Supplied records —

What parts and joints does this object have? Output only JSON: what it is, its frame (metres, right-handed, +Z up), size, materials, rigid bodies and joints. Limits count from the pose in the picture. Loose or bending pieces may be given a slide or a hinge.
--
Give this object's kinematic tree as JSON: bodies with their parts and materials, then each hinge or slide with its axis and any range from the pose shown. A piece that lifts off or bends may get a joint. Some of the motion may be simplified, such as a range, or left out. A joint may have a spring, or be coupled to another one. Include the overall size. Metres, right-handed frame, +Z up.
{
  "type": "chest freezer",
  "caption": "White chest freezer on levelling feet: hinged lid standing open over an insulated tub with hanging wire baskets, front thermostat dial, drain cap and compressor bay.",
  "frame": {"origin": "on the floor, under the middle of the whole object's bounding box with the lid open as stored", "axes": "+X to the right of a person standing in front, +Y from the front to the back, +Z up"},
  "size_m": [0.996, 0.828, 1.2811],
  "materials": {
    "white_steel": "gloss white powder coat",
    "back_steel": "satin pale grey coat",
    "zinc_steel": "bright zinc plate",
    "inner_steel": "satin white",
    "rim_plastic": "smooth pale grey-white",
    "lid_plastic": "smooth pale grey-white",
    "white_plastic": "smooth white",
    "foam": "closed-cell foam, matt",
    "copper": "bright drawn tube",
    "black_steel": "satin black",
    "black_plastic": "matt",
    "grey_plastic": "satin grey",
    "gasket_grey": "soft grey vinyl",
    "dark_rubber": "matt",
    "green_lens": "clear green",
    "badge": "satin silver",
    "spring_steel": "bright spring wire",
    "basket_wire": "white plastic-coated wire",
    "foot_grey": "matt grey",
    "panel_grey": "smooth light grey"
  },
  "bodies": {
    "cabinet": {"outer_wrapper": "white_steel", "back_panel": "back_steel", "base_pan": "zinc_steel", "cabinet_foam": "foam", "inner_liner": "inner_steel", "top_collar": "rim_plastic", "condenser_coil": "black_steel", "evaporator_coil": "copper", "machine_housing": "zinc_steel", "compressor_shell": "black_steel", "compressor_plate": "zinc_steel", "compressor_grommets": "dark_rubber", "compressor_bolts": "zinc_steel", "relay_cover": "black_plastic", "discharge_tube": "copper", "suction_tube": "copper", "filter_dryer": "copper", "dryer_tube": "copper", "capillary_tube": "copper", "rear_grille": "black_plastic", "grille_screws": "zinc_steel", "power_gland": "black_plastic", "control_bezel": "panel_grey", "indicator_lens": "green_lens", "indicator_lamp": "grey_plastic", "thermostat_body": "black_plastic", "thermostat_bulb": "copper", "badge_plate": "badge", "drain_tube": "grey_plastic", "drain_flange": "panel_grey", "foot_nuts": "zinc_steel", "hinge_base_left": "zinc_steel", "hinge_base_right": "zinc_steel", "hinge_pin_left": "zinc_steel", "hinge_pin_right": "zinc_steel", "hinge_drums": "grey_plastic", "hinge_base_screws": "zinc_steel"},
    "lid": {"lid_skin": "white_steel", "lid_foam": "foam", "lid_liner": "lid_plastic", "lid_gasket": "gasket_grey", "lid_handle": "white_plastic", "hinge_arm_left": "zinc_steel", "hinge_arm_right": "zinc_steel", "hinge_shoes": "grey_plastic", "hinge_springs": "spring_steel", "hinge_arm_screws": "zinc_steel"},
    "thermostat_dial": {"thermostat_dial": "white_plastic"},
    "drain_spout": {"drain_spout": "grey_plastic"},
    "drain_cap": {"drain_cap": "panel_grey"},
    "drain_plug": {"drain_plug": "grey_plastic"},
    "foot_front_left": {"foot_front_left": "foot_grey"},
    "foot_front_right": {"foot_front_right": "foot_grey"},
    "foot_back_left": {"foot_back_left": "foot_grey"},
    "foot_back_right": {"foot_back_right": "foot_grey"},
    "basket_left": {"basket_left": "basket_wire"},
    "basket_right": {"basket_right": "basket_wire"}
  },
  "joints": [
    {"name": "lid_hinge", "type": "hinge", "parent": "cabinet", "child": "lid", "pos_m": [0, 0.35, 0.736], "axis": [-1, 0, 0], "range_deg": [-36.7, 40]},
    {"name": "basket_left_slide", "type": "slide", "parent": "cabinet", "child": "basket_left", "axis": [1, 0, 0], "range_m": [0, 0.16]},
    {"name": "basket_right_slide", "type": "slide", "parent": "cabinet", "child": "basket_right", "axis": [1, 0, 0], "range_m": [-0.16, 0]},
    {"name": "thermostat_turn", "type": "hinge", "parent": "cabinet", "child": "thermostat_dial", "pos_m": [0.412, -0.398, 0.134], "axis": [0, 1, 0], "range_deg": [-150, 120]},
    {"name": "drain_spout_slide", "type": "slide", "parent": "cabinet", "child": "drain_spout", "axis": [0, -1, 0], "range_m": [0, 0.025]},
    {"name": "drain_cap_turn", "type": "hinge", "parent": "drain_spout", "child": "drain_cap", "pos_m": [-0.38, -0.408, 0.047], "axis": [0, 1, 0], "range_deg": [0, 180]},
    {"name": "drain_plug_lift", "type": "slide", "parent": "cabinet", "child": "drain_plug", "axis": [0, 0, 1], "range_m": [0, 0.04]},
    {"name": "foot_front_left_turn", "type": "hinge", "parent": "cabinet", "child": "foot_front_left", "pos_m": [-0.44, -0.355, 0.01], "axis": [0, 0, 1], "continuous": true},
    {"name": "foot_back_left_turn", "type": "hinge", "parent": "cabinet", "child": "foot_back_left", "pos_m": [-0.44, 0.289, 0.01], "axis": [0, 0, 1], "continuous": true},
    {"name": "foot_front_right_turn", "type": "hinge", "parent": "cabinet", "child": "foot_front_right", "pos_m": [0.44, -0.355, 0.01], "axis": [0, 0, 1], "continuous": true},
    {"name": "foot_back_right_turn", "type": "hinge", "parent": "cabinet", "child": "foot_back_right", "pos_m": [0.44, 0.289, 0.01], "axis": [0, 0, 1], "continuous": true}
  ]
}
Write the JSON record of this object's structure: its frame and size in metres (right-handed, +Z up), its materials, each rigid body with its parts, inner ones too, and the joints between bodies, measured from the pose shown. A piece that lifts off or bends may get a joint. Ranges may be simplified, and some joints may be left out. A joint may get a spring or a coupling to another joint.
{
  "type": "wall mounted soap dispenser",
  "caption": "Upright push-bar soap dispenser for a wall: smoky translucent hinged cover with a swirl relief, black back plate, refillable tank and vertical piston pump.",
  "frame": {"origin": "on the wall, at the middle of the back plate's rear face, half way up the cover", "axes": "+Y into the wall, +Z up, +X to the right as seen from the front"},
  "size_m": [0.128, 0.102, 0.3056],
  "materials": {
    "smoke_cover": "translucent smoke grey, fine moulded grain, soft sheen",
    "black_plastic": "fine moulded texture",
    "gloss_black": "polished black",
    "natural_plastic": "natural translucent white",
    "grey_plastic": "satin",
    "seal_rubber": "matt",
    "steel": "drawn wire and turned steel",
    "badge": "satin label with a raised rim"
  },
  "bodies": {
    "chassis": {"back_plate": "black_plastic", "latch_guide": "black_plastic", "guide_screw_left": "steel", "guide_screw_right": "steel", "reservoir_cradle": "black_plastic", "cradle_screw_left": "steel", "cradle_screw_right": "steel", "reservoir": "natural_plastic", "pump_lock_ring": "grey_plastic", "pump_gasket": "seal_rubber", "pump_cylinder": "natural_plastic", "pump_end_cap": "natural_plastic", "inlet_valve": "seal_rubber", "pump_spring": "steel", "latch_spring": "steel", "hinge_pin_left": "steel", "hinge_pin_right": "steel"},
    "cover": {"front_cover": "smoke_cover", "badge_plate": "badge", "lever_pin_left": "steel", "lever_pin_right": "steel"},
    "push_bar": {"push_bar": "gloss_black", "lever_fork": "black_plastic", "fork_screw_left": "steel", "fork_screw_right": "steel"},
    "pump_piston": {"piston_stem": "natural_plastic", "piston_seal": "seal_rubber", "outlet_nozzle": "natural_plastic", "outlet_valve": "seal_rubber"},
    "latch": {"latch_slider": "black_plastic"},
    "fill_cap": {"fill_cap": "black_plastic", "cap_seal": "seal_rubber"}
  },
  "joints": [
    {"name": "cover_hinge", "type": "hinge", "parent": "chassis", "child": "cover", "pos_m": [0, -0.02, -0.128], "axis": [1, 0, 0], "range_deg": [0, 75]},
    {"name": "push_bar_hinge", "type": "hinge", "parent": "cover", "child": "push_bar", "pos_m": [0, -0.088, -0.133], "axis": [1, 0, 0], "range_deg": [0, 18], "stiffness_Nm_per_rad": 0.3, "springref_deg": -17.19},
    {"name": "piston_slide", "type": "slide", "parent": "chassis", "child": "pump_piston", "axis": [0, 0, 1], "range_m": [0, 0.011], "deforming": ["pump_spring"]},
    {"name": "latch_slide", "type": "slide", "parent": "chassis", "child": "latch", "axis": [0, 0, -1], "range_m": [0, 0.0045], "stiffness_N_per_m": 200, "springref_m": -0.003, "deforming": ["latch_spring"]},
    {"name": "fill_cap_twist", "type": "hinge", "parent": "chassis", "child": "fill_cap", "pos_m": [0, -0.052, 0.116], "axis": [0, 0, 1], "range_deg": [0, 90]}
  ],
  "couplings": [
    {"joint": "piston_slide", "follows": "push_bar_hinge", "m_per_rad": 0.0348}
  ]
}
--
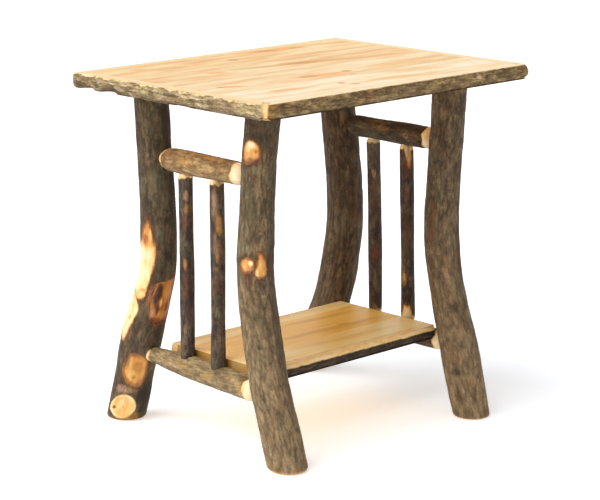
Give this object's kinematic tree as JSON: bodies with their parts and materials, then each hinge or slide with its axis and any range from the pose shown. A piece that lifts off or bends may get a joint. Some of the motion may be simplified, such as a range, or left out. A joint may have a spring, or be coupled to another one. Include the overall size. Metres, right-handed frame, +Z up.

Directions —
Copy out every line in the entries above that holds "pose".

Exercise response —
What parts and joints does this object have? Output only JSON: what it is, its frame (metres, right-handed, +Z up), size, materials, rigid bodies and joints. Limits count from the pose in the picture. Loose or bending pieces may be given a slide or a hinge.
Give this object's kinematic tree as JSON: bodies with their parts and materials, then each hinge or slide with its axis and any range from the pose shown. A piece that lifts off or bends may get a joint. Some of the motion may be simplified, such as a range, or left out. A joint may have a spring, or be coupled to another one. Include the overall size. Metres, right-handed frame, +Z up.
Write the JSON record of this object's structure: its frame and size in metres (right-handed, +Z up), its materials, each rigid body with its parts, inner ones too, and the joints between bodies, measured from the pose shown. A piece that lifts off or bends may get a joint. Ranges may be simplified, and some joints may be left out. A joint may get a spring or a coupling to another joint.
Give this object's kinematic tree as JSON: bodies with their parts and materials, then each hinge or slide with its axis and any range from the pose shown. A piece that lifts off or bends may get a joint. Some of the motion may be simplified, such as a range, or left out. A joint may have a spring, or be coupled to another one. Include the overall size. Metres, right-handed frame, +Z up.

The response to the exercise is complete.